Other U.S. airlines across the board realized the free pass by the FAA was over and grounded their fleets to perform the required inspections.

Our FAA inspectors did not set out to be heroes. They followed the FAA chain of command and published procedures. When they first found the problems both ASI notified their supervisors, and when that did not produce the expected levels of concerns, they notified their supervisor’s superiors with the same results. Finally, frustrated, they went to the top. They sent emails, letters, had meetings pleading to get top management to listen to the problems they had found, and nothing happened. In between these efforts they were vilified, watched, threatened, investigated, and condemned by management and their peers because they were not “team players.” In the end, they had no choice but to call in the Inspector’s General (IG) Office which triggered the congressional investigation and then as they say the fertilizer hit the ventilating fan. In this case, despite the odds, the good guys won — at least for now.

The FAA won’t forget
Now that the media blitz is over and the dust is beginning to settle I am worried about our two heroes, these men of courage and integrity. For you see, I know how the game is played. I remember what happen after the Value Jet accident. In time the memory of our two inspectors’ bold acts of courage to ensure the safety of the flying public will fade and be forgotten by many in the media, congress, and Joe Citizen. But no one in the FAA will forget that it was Boutris and Peters who were the ones that blew the whistle.

Government whistleblowers always stand alone, before, during, and after they blow the whistle. Our heroes will go back to their jobs as inspectors, but they will have no real future in the FAA. Their careers will stagnate because no senior FAA manager would want to promote a proven “whistleblower” into his organization. Why? Because these men were passionate about safety and they believed in doing the right thing and being passionate about anything is not what the bureaucracy is noted for. So for a long time to come and maybe for the rest of their careers each of our inspectors will continue to pay the price for putting public safety before their careers. Such is the heavy price one pays to be a hero.

Reward not punish
We have to change this negative perception of whistleblowers. Our government and our industry should publicly reward and recognize these men and women of character and courage. We should end the current practice of passively punishing whistleblowers. We need to recognize those of us who uphold the finest virtues and attributes of our maintenance profession, whether they work for our maintenance industry or the federal government.

Therefore, on April 26, 2008 I nominated these two gentlemen for the Flight Safety Foundation Heroism Award.

The FSF Heroism Award was established by the Foundation in 1968 to recognize civil aircraft crewmembers or ground personnel whose heroic actions exceeded the requirements of their jobs and, as a result, saved lives or property.

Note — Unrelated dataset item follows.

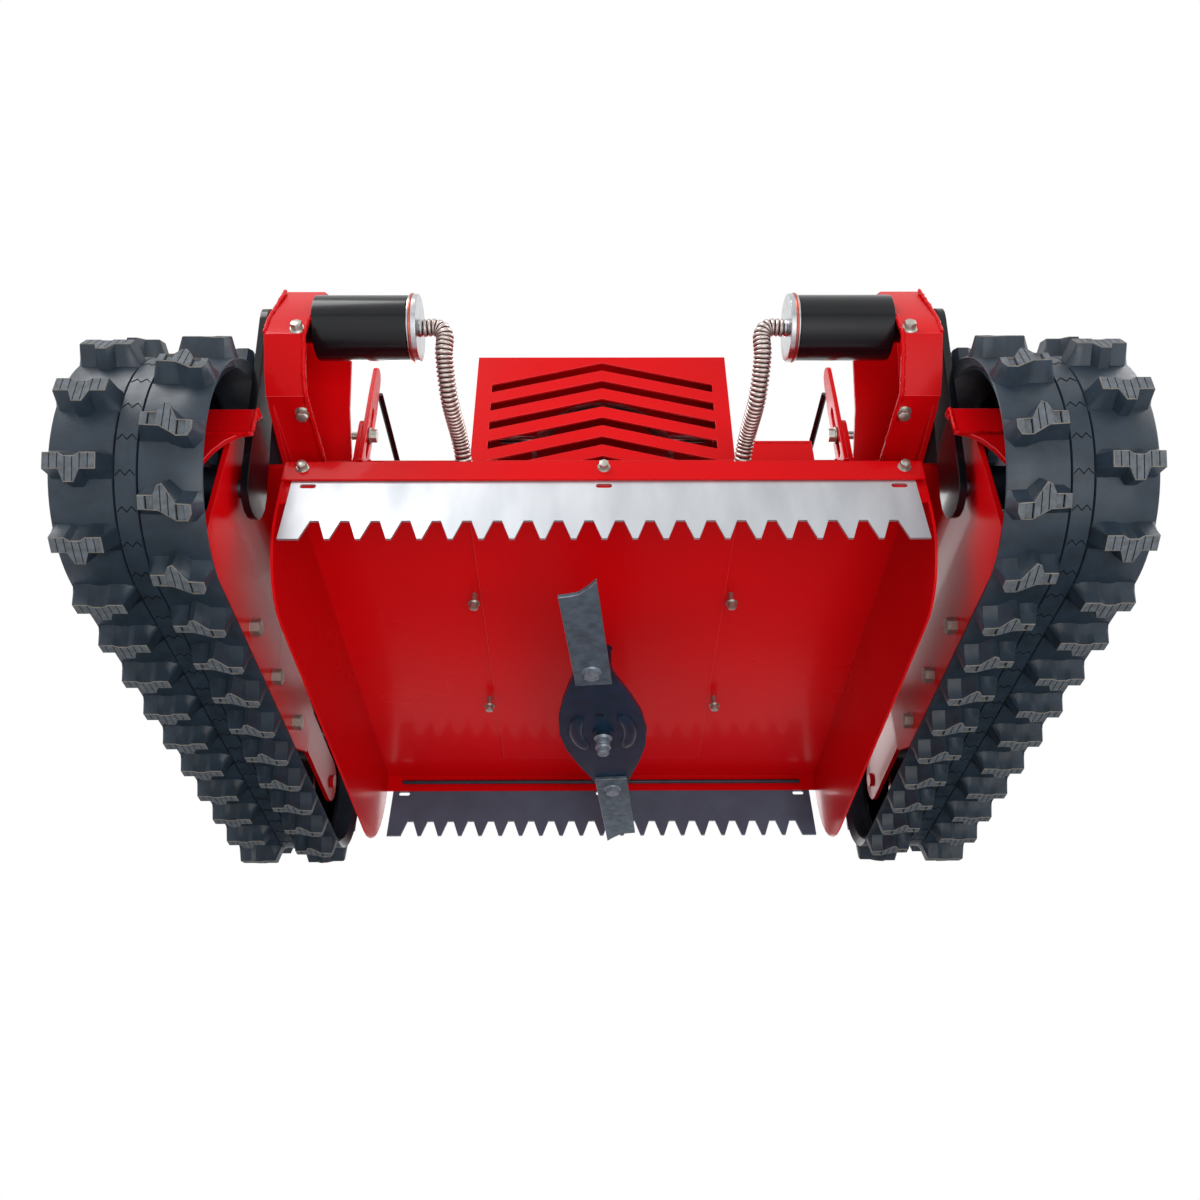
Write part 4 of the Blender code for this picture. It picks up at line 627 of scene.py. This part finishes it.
for name, side in SIDES:
    for run, (radius, *points) in WELD_RUNS.items():
        lay_bead(f"weld_{run}_{name}", radius, [(side * x, y, z) for x, y, z in points])

# Flanged hex bolts: cold-headed steel, rolled thread, zinc plated. They clamp the comb
# guards, the engine, the side plates and the hangers.
M4, M8, M12 = 0.004, 0.008, 0.012
# Sizes of a flanged bolt as shares of its thread
HEAD_RADIUS, HEAD_TALL, HEAD_MIDDLE, HEAD_CHAMFER = 0.87, 0.95, 0.62, 0.14
FLANGE_RADIUS, FLANGE_TALL, FLANGE_TAPER, NUT_TALL = 1.12, 0.26, 0.86, 0.8
# The two of each tower, on the right side: where the flange rests, and the way the head faces
TOWER_BOLTS = (((0.3382, -0.4079, 0.3084), (0, -0.99, 0.14)),
               ((0.3382, -0.3370, 0.2500), (0, 0, -1)))
TOWER_SHANK = 0.014
TOWER_PLATE = 0.0045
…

Selection of award recipients is determined by the degree of personal risk involved in the heroic act; the nature of the courage, perseverance, and other personal characteristics that were displayed; and the degree to which the heroism was outside normal levels of duty and ability.

I think they earned this award four times over. They are men of uncommon courage and commitment to safety. They raised the bar for FAA safety inspectors and for mechanics on what it takes to be a professional. We owe them our gratitude and our respect. God Bless both of them and their families.